Now more than a year into the U.S.-China trade war, American consumers have so far been largely shielded from the negative impact of tariffs. But one major Wall Street investment bank says that’s all about to change and it has the data to prove it.

“I think you're starting to see the pain,” Bank of America Securities Senior U.S. Economist Joseph Song told Yahoo Finance’s The Final Round. “We have a proprietary consumer confidence index, and it actually dipped on the trade headlines in the latest reading.”

The BofAML consumer confidence indicator dropped 1.7 points to 53.9 owing to negative trade news and subsequent market selloff.

The Bank of America Merrill Lynch U.S. Consumer Confidence Indicator for consumer sentiment dropped since mid-July by 1.7 points to 53.9. In a note to clients, the bank’s Global Research team writes that “the ebb and flow in consumer confidence seems squarely tied to the U.S.-China trade war via negative headlines and financial market reaction to said trade war.”

Trade war escalates

Earlier this month, President Trump shocked the financial markets when he unveiled a new round of tariffs on roughly $300 billion in Chinese imports, which would primarily target consumer-related goods, set to take effect on September 1st.
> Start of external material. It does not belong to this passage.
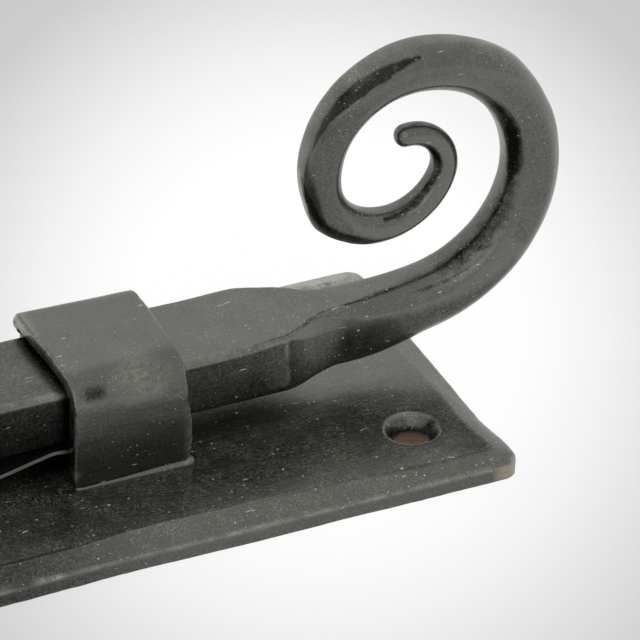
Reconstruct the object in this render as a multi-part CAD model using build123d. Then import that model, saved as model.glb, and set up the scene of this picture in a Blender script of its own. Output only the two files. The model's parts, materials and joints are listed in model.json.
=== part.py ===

He later announced he would delay tariffs on select popular consumer products until mid-December.

But in the latest escalation of trade tensions between the U.S. and Beijing, President Trump on Friday announced even higher tariffs on most Chinese imports in response to China slapping tariffs on $75 billion worth of U.S. goods earlier in the day.

In a late Friday afternoon tweet, President Trump said the White House will raise the September 1st tariffs on $300 billion of products to 15% from 10%. Additionally, the U.S. will raise existing levies on $250 billion in Chinese goods to 30% from 25% starting on October 1st.

What does this mean for consumers?

“I think when those consumer tariffs go into effect September 1st, that's when you can actually start to see consumers pull back,” Bank of America Merrill Lynch’s Joseph Song told The Final Round. “And our expectation is that growth is going to start to slow below trend at the turn of the year. ”

The Global Research team at BofAML found that only 26% of consumers surveyed affirmed that they favored the trade war against China.

“The persistent uncertainty shock from the trade war is starting to show up in weaker global data and recession indicators are starting to flash yellow,” BofAML team writes in a client note. “Consequently, sentiment may fail to rebound, sparking further concern of an economic slowdown.”